Arsenal 4, Burnley 0Bournemouth 1, Manchester City 2
Going into this game, everything will be ludicrously tight. Arsenal's goal difference will be plus-40, City's plus-41. This will be the game where Arteta has to go for the big win, and it is worth saying that no team in the Premier League has as many big wins as the Gunners this season. It is worth saying at this juncture that they are the only team to have won by a five-goal margin this season, and only they and City have two games won by four-plus goals. This can be done. It will have to be.
That might mean Arsenal, with all the best attacking talent they can muster, a team that can dominate territory and then turn that into lots of shots and goals. It might be a game for Viktor Gyokeres, whose best moments have come against the league's lesser lights. It might be by then that this team has found more of a groove around Kai Havertz, whose five shots against Manchester City is as many as Gyokeres has managed in 558 league minutes against the division's top six.
What we don't know at this point is where exactly the game will land on the calendar versus City's trip to Bournemouth. That will not be confirmed until after the FA Cup semifinal next week, where you would expect Southampton to come unstuck to Premier League royalty. That will mean this week will be the final for Pep Guardiola and Bournemouth would have to move in the calendar, perhaps ahead, given that there is another game to be jammed in and European semifinal considerations for Crystal Palace.
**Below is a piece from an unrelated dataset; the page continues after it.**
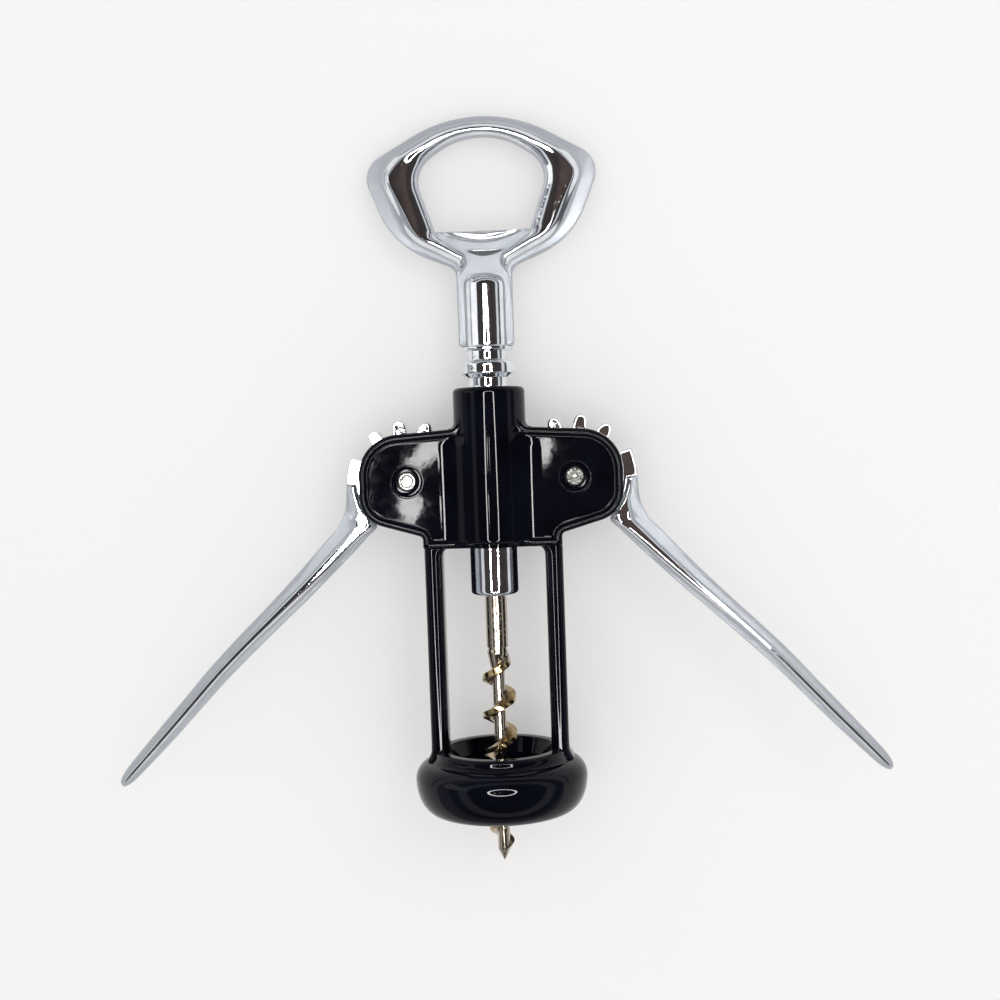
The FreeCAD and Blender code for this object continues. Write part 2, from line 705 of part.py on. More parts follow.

As for the game itself, this will be really tough. City's defeat at the Vitality Stadium last season was the start of the almighty collapse. That was, however, a different City and a different Bournemouth. The latter's press will create issues and if the injuries of Rodri, Ruben Dias and John Stones are persisting by then those issues might be unanswerable. And yet one of Guardiola's many under-appreciated qualities is that he gets his best guys on the pitch down the stretch. Until proven otherwise, assume that will continue.